Professors Patrick Bolton and Alissa Kleinnijenhuis, in their analysis, estimate that decarbonising the power sectors of developing countries outside China would cost about USD 465 billion annually between 2025 and 2035. Their plan calls for international climate finance to cover all phase-out costs for fossil fuel plants and a quarter of phase-in investments in renewables, amounting to around USD 124 billion a year, equivalent to just 0.3 percent of the combined GDP of high-income countries, excluding the United States.
They argue that the world cannot meet its climate goals without large-scale emissions cuts in developing economies, where replacing fossil generation with solar and wind is both technologically feasible and economically viable.

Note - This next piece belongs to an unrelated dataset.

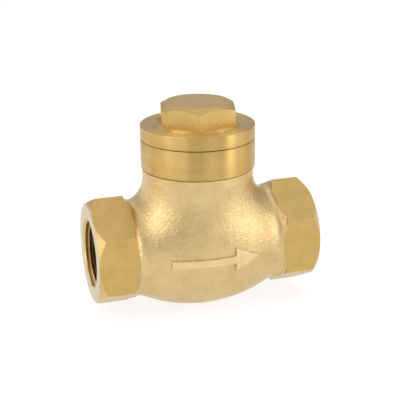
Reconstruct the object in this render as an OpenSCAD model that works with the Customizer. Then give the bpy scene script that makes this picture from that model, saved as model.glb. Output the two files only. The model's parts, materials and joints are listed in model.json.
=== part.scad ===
// Swing check valve with two female threaded ends and a screwed cap.
// Flow runs along +X. The origin is the centre of the inlet's mouth, +Z points up through the cap.

/* [Body] */
// Length from the inlet's mouth to the outlet's mouth
face_to_face = 70; // [69:0.5:72]
// Largest radius of the belly about the pipe axis
belly_r = 19.8; // [19.7:0.1:20.5]
// Radius of the arc that the belly's side follows
belly_arc_r = 43.7; // [43:0.1:45]
// Wall thickness of the belly
belly_wall = 3.6; // [3.4:0.1:3.8]
// Height of the raised flow arrows above the belly
arrow_height = 0.6; // [0.4:0.1:1]

/* [Threaded ends] */
// Distance across the flats of the end hexagons
end_flats = 30; // [29.5:0.1:30.4]
// Length of a hexagon's corner edges, from shoulder to outer chamfer
end_edge_length = 8.6; // [8.2:0.1:9]
// Radius of the flat ring at an end's mouth
mouth_ring_r = 14.95; // [14.8:0.05:15]
// Radius of the thread's crests
thread_r = 9.3155; // [9.2:0.0005:9.4]
// Depth of the threaded hole
thread_depth = 14.5; // [14:0.1:15]

/* [Neck and cap] */
// Radius of the cast neck
neck_r = 17.1; // [16.9:0.1:17.2]
// Radius of the machined ring, the cap and their joint
ring_r = 17.5; // [17.3:0.1:17.8]
// Radius of the neck's bore, which the cap screws into
neck_bore_r = 13.6; // [13.5:0.05:13.7]
// Height of the machined ring's lower edge above the pipe axis
ring_base_z = 24.9; // [24.5:0.1:25.5]
// Height of the neck's top face above the pipe axis
neck_top_z = 33.65; // [33:0.05:34]
// Thickness of the cap gasket
gasket_thickness = 0.25; // [0.2:0.05:0.6]
// Thickness of the cap's round flange
cap_flange = 4.1; // [3.8:0.05:4.5]
// Distance across the flats of the cap's hexagon
cap_flats = 22; // [21:0.5:23]
// Height of the cap's hexagon
cap_hex_height = 6.7; // [6:0.1:7]
// Length of the cap's threaded spigot
spigot_length = 8.5; // [8:0.1:8.6]

/* [Seat and flap] */
// Lean of the seat's face back from upright, which lets the flap close by its weight
seat_tilt = 8; // [6:0.5:9]
// Radius of the seat's bore
seat_bore_r = 7.5; // [7.2:0.1:7.6]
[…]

A separate proposal led by Professor Juliano Assunção and the Climate Policy Initiative/PUC-Rio calls for a new Reversing Deforestation Mechanism (RDM) to complement existing REDD+ and Tropical Forest Forever Facility frameworks. Designed as a results-based system rewarding verified carbon removals, the mechanism could, if implemented fully, remove up to 2 gigatonnes of CO₂ equivalent annually in its first five years. At a carbon price of USD 50 per tonne, the mechanism could generate USD 100 billion a year to support forest restoration and long-term conservation efforts in tropical countries.

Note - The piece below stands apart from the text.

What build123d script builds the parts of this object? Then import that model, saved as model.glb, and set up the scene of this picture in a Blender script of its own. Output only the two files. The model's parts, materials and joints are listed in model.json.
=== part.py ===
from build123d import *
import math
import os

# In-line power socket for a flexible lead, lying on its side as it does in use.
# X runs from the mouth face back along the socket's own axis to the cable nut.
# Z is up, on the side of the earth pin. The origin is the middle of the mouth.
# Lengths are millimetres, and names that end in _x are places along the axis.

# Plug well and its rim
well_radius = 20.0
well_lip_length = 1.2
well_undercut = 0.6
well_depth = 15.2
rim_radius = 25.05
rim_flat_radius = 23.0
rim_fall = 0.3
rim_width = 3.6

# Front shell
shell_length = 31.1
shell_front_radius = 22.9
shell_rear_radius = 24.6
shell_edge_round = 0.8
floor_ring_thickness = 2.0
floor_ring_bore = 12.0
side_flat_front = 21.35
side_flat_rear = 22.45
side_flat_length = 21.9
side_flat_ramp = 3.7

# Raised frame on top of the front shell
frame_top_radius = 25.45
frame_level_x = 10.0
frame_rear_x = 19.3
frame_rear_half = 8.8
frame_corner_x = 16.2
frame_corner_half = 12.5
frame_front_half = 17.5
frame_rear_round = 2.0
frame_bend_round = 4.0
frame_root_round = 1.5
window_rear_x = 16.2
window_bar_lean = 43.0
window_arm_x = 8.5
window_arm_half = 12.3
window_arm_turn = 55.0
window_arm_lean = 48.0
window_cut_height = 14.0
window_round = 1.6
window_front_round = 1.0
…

The roadmap also proposes new systems to improve transparency and effectiveness in global carbon markets. Economists Rohini Pande, Robin Burgess, Maryam Farboodi and Lucy Page have developed MARVIN — the Measurement and Accounting of emissions, Risk mitigation and Verification Institution — to provide unified standards for emissions accounting, verification and risk management, using a mix of satellite data and econometric analysis.
Complementing this is the Climate Coalition framework proposed by Catherine Wolfram and her team at Harvard and MIT, which envisions a coalition of countries aligning carbon pricing and trade policies across carbon-intensive sectors such as steel, cement, and aluminium. By setting minimum carbon price floors and applying border adjustments, the coalition could cut global greenhouse gas emissions by around 1.5 percent annually, roughly equivalent to Canada’s total emissions, while raising up to USD 200 billion per year in revenue.
Addressing the long-standing divide over loss and damage, Abhijit Banerjee, Esther Duflo, and Michael Greenstone propose a Global Climate Grand Bargain linking compensation for vulnerable nations with mitigation commitments. Their model, based on a FAIR (Foreseeable, Automatic, Immediate, Regular) mechanism, would deliver predictable payments equivalent to USD 737 billion annually through universal basic income, community block grants and insurance programmes.
Funding would come from international taxation, including the OECD’s Pillar 2 corporate tax and a proposed billionaire minimum tax, which could jointly raise USD 500–550 billion each year. Participating countries would also be required to adopt carbon pricing mechanisms, making climate compensation directly tied to mitigation efforts.
Mariana Mazzucato and Ulla Heher argue that nationally-led country platforms can serve as mission-oriented hubs aligning finance, policy reforms and industrial strategy to deliver on climate goals. Such platforms, they say, should act as implementation centres connecting national development priorities with international finance, enabling climate and industrial policy to reinforce each other.
To expand access to private capital, Vera Songwe, Moritz Kraemer and Winston Fritsch call for new financial instruments beyond blended finance, which they say will be insufficient to meet the USD 1.3 trillion annual target. They highlight the Inter-American Development Bank’s ReInvest+ initiative as a scalable example: a blended finance model that acquires performing green loans from local banks and reinvests the proceeds in new climate projects. The first USD 1 billion transaction is expected to be completed before the end of Brazil’s COP30 presidency in 2026.
Follow Energy Watch on LinkedIN
The Baku to Belém Roadmap frames the USD 1.3 trillion annual target as an attainable goal if the world can align public and private capital, share financial risks fairly, and create mechanisms that deliver both climate and development benefits. The COP30 presidency said the plan will be presented to the UNFCCC Subsidiary Bodies and the Leaders Summit ahead of COP30 in Belém, Brazil, in 2026.